Last week I saw dozens of song birds along the shores of the pond. This week not a single bird.  I am not sure why, there could have been a hatch of fliesor other  insects, or some  flowers blooming last week. Or a hawk or eagle may have been hunting in the area this week and scared them away. 

Walking back to the main trail I did see a green heron perched on a log. 

And was able to get a couple of photos,

as it flew away. I commented in my log last week I hadn’t seen many green herons this year and, of course  I saw about a dozen of them in the river lands and wetlands on this hike. 

After seeing the green heron I walked through the wetlands, 

toward the river land , seeing a few turtles covered in duck weed along the way.

Most of the turtles now stay submerged in the warm waters of the ponds and canals. 

There were also a lot of dragonflies darting about in the wetlands and river lands. 

A red-bellied woodpecker,

with some juveniles were fluttering i about in the  treetops. 

And I  saw this female mallard duck swimming in a pond. It was the first mallard duck I had seen since the Spring. 

I walked back down to the river to the tree  branch where I saw the belted kingfisher, bald eagle, and wood ducks last week. There was no kingfisher but this bald eagle was perched on a nearby branch and quickly flew away as I approached. This was the best photo I was able to get as this magnificent bird flew away.

I walked along the river and saw the large flock of young wood ducks again.

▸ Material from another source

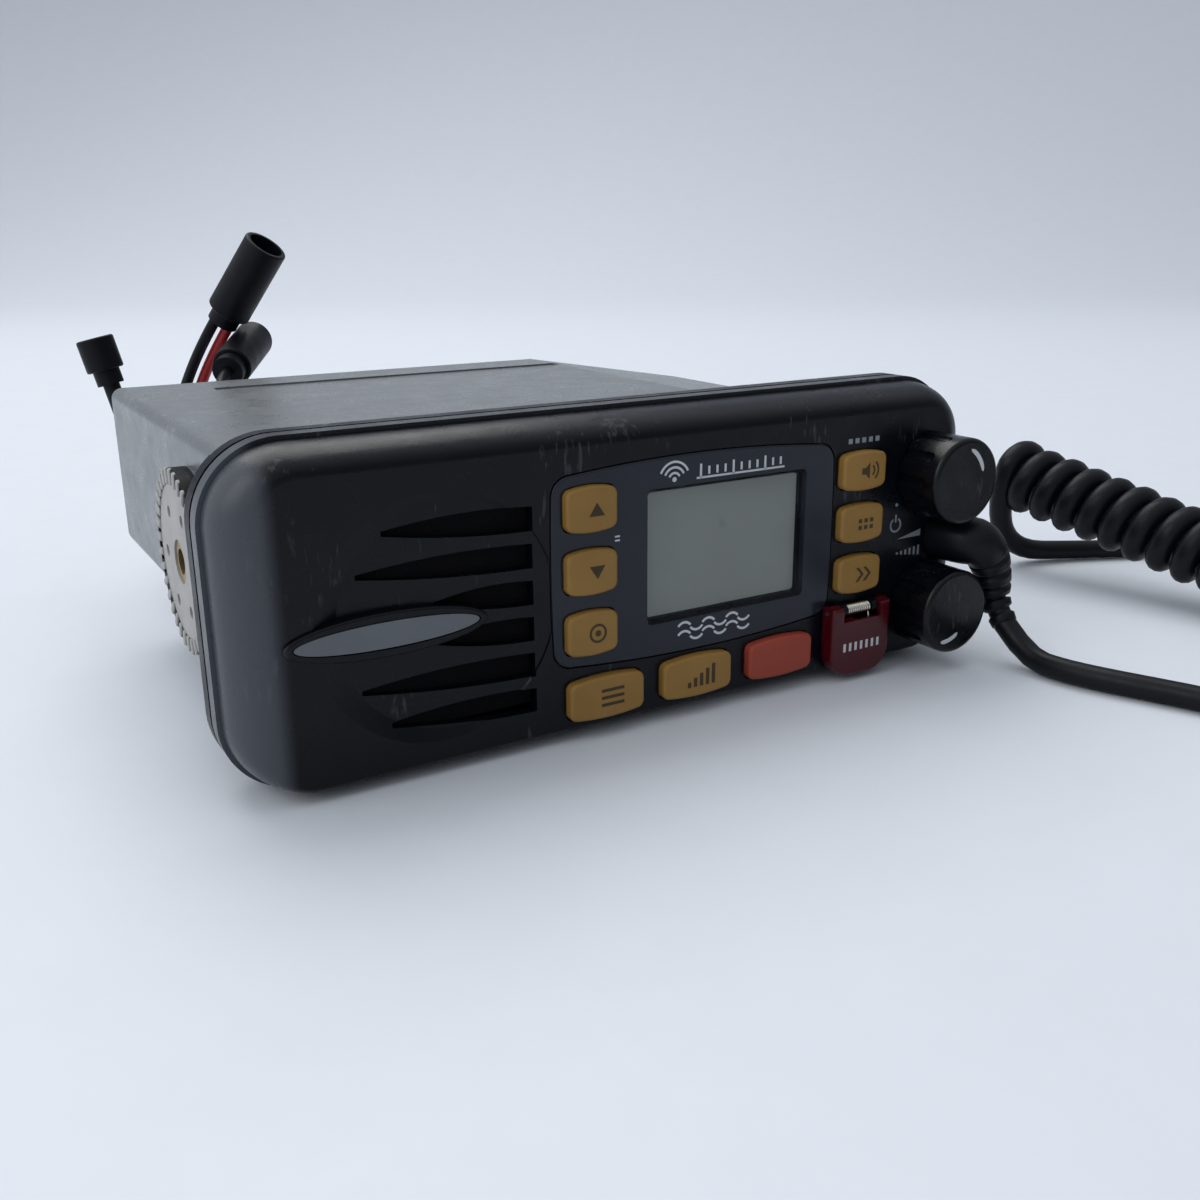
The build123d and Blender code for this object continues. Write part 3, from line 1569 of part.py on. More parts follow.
# ---------------------------------------------------------------- microphone shells
def mic_outline(z, inset):
    """Outline of the microphone: wider at the top end than at the cord end."""
    half_top = mic_width / 2 - inset
    half_foot = mic_foot_width / 2 - inset
    half_length = mic_length / 2 - inset
    with BuildSketch(mic_plane(0, 0, z)) as outline:
        with BuildLine():
            Polyline(
                (-half_top, -half_length),
                (half_top, -half_length),
                (half_foot, half_length),
                (-half_foot, half_length),
                close=True,
            )
        make_face()
        fillet(outline.vertices(), mic_corner - inset)
    return outline.sketch


mic_total = mic_back_depth + mic_front_depth
mic_screw_places = [
    (side_x * (mic_screw_inset_x - end * mic_screw_taper), end * mic_screw_inset_y)
    for side_x in (-1, 1)
    for end in (-1, 1)
]
side_slope = (mic_width - mic_foot_width) / 2 / mic_length
side_x = -mic_width / 2 + side_slope * (mic_length / 2 + talk_bar_y)


def bar_plane(depth, z):
    """Plane at the talk bar, turned with the sloping side: its x points into the shell."""
    plane = mic_plane(side_x + depth, talk_bar_y, z)
    return plane.rotated((0, 0, -math.degrees(math.atan(side_slope))))


with BuildPart() as mic_back_shell:
    extrude(mic_outline(0, 0), amount=mic_back_depth)
    fillet(mic_back_shell.faces().sort_by(Axis.Z)[0].edges(), mic_edge_round)
    extrude(mic_outline(mic_wall, mic_wall), amount=mic_back_depth, mode=Mode.SUBTRACT)
    for x, y in mic_screw_places:
        with BuildSketch(mic_plane(x, y, 0)):
            Circle(mic_post_radius)
        extrude(amount=mic_back_depth)
        with BuildSketch(mic_plane(x, y, 0)):
            Circle(screw_radius + close_fit)
        extrude(amount=mic_back_depth, mode=Mode.SUBTRACT)
        with BuildSketch(mic_plane(x, y, 0)):
            Circle(screw_head_radius + close_fit)
        extrude(amount=screw_head_height + mic_screw_sink, mode=Mode.SUBTRACT)
    with BuildSketch(mic_plane(0, hanger_y, 0)):
        Circle(mic_post_radius)
    extrude(amount=mic_back_depth - hanger_floor)
    with BuildSketch(mic_plane(0, hanger_y, 0)):
        Circle(small_screw_radius + close_fit)
    extrude(amount=hanger_screw_depth, mode=Mode.SUBTRACT)
    with BuildSketch(mic_end_plane(mic_length / 2 - 2 * mic_wall, 0, mic_cord_z)):
        Circle(relief_neck_radius + close_fit)
    extrude(amount=shell_cut_depth, mode=Mode.SUBTRACT)
save(mic_back_shell.part, "mic_back_shell")

with BuildPart() as mic_front_shell:
    extrude(mic_outline(mic_back_depth, 0), amount=mic_front_depth)
    fillet(mic_front_shell.faces().sort_by(Axis.Z)[-1].edges(), mic_edge_round)
    extrude(mic_outline(mic_back_depth, mic_wall), amount=mic_front_depth - mic_wall, mode=Mode.SUBTRACT)
    for number in range(mic_slot_count):
        slot_y = mic_slot_y + (number - (mic_slot_count - 1) / 2) * mic_slot_pitch
        with BuildSketch(mic_plane(0, slot_y, mic_total)):
            SlotOverall(mic_slot_width, mic_slot_height)
        extrude(amount=-2 * mic_wall, mode=Mode.SUBTRACT)
    for x, y in mic_screw_places:
        with BuildSketch(mic_plane(x, y, mic_back_depth)):
            Circle(mic_post_radius)
        extrude(amount=mic_front_depth - mic_wall)
        with BuildSketch(mic_plane(x, y, mic_back_depth)):
            Circle(screw_radius + close_fit)
        extrude(amount=mic_thread_depth, mode=Mode.SUBTRACT)
    # Opening for the talk bar in the left side.
    with BuildSketch(bar_plane(0, talk_bar_z)):
        Rectangle(shell_cut_depth, talk_bar_length + 2 * talk_clearance)
    extrude(amount=talk_bar_height / 2 + talk_clearance, both=True, mode=Mode.SUBTRACT)
save(mic_front_shell.part, "mic_front_shell")

with BuildPart() as mic_talk_bar:
    talk_bar_depth = talk_bar_proud + mic_wall + talk_gap
    with BuildSketch(bar_plane(talk_bar_depth / 2 - talk_bar_proud, talk_bar_z - talk_bar_height / 2)):
        RectangleRounded(talk_bar_depth, talk_bar_length, talk_bar_round)
    extrude(amount=talk_bar_height)
    # Flange behind the opening that keeps the bar in the shell.
    flange_middle = mic_wall + talk_gap + talk_bar_flange / 2
    with BuildSketch(bar_plane(flange_middle, talk_bar_z - talk_bar_height / 2 - talk_bar_lip)):
        Rectangle(talk_bar_flange, talk_bar_length + 2 * talk_bar_overlap)
    extrude(amount=talk_bar_height + 2 * talk_bar_lip)
save(mic_talk_bar.part, "mic_talk_bar")

with BuildPart() as mic_element:
    with BuildSketch(mic_plane(0, mic_slot_y, mic_total - mic_wall - mic_element_gap)):
        Circle(element_radius)
    extrude(amount=-element_depth)
save(mic_element.part, "mic_element")

with BuildPart() as mic_hanger:
    with BuildSketch(mic_plane(0, hanger_y, 0)):
        Circle(hanger_neck_radius)
    extrude(amount=-hanger_neck)
    with BuildSketch(mic_plane(0, hanger_y, -hanger_neck)):
        Circle(hanger_radius)
    extrude(amount=-hanger_head)
    fillet(mic_hanger.faces().sort_by(Axis.Z)[0].edges(), hanger_round)
    with BuildSketch(mic_plane(0, hanger_y, 0)):
        Circle(small_screw_radius)
    extrude(amount=hanger_screw_depth - screw_clearance)
save(mic_hanger.part, "mic_hanger")

with BuildPart() as mic_relief:
    with BuildSketch(relief_root):
        Circle(relief_root_radius)
    with BuildSketch(relief_root.offset(relief_length)):
        Circle(relief_tip_radius)
    loft()
    with BuildSketch(relief_root):
        Circle(relief_neck_radius)
    extrude(amount=-mic_wall - mic_relief_inside)
    for number in range(relief_rib_count):
        place = relief_rib_pitch * (number + 1)
        with BuildSketch(relief_root.offset(place)):
            Circle(relief_root_radius + relief_rib_proud - number * relief_rib_shrink)
        extrude(amount=relief_rib_width)
save(mic_relief.part, "mic_relief")

with BuildPart() as mic_screws:
    head_z = screw_head_height + mic_screw_sink
    for x, y in mic_screw_places:
        with BuildSketch(mic_plane(x, y, head_z)):
            Circle(screw_head_radius)
        extrude(amount=-screw_head_height)
        with BuildSketch(mic_plane(x, y, head_z)):
            Circle(screw_radius)
        extrude(amount=mic_back_depth - head_z + mic_thread_depth - screw_clearance)
        with BuildSketch(mic_plane(x, y, mic_screw_sink)):
            Rectangle(cross_length, cross_width)
            Rectangle(cross_width, cross_length)
        extrude(amount=cross_depth, mode=Mode.SUBTRACT)
save(mic_screws.part, "mic_screws")
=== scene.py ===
# %% [markdown]
# # A fixed-mount marine radio, dressed for the camera
# The CAD frame gives every rigid piece its true size and place: the bezel, the case, the keys, the
# knobs and the microphone. This lesson adds what a CAD model does not hold: cords that curl and lie
# on the table, a wound spring, toothed gimbal rings, printed marks, and a finish for each surface.

# %% Load the frame
import math

import bmesh
import bpy
from mathutils import Euler, Matrix, Vector


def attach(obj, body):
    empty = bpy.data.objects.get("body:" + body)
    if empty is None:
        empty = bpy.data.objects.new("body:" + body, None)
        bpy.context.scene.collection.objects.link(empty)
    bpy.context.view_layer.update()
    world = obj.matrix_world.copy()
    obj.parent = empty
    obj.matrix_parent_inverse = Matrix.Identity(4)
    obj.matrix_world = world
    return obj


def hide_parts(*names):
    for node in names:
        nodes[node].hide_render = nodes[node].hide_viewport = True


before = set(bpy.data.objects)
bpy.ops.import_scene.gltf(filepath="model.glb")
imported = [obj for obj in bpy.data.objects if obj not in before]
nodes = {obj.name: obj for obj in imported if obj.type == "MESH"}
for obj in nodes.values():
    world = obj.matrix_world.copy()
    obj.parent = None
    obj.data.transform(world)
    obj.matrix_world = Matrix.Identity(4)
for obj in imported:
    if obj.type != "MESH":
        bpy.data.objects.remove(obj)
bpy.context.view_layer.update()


def mm(x, y, z):
    """A point given in millimetres, in Blender's metres."""
    return Vector((x, y, z)) * 0.001


def place(name, data):
    """A new object in the scene that shows a mesh, a curve, a light or a camera."""
    piece = bpy.data.objects.new(name, data)
    bpy.context.scene.collection.objects.link(piece)
    return piece


def closed_mesh(mesh, sheet):
    """Turns the normals of a bmesh outwards and writes it to its mesh."""
    bmesh.ops.recalc_face_normals(sheet, faces=sheet.faces)
    sheet.to_mesh(mesh)
    sheet.free()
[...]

There were almost two dozen of them swimming together. I believe the appearance of the bald eagle and the wood ducks is not s coincidence. I believe that wood ducks are a part if the eagle’s diet.

I continued my hike toward the river lands and,  saw a few more birds on the way including this Carolina wren. I love hearing their loud and happy songs in the woodlands on my walks. 

A song sparrow also sang in a tree top, and, 

I also saw this  downy woodpecker 

I walked in the river lands area of the nature preserve and, as usual, walked the trail between Lake Took-A-While  and the remains of the old canal. There were no water fowl on the lake and no eagles, hawks or ospreys flying overhead. 

Part of the lake were overgrown with some sort of water plants.

Along the trail I saw some more wildflowers blooming including common mullein,

great  St. John’s wort and,

these pretty northern catalpa tree flowers. 

As usual I walked to the end of the lake before walking back.  And I usually walk along the lake. I do this in the hopes of seeing water fowl on the lake, or an eagles flying overhead.  On Saturday, I decided to walk on the other side of the canal, next to some woodlands and farm fields. 

Here I saw a warbling vireo,

and this male common yellowthroat.  I love hearing these birds sing and hop  form branch to branch in the  shrubs along the trail. 

I walked backed into the wetlands.  It was now near noon and the strong July sun had raised the temperatures into the 80’s. As usual the heat of the afternoon cause many of the birds and other wildlife to be less active. But  I still saw a tufted titmouse, 

and a red-eyed vireo in the wetlands. The songs of the red- eyed vireo are heard throughout our woodlands in the Summer.   This is a link to a gallery with some more photos of the birds I saw on my hike. Susquehanna Wetlands Birds July 9 2022. 

I finished my five mile hike under the shade of the ancient oak trees that grow in the wetlands. I love how the mid-day sun filters down through the leaves.  I didn’t get any exciting or action photos on this hike but I enjoyed the walk and search for wildlife .  There is always beauty out here if  you walk and keep your eyes peeled. I am glad to find some of it and share it here on my blog.  Here is a link to a gallery with some more photo from my hike in the wetlands and river lands. Susquehanna Wetlands July 9 2022.

“Actually, it’s nature itself that creates the most beautiful pictures, I’m only choosing the perspective.”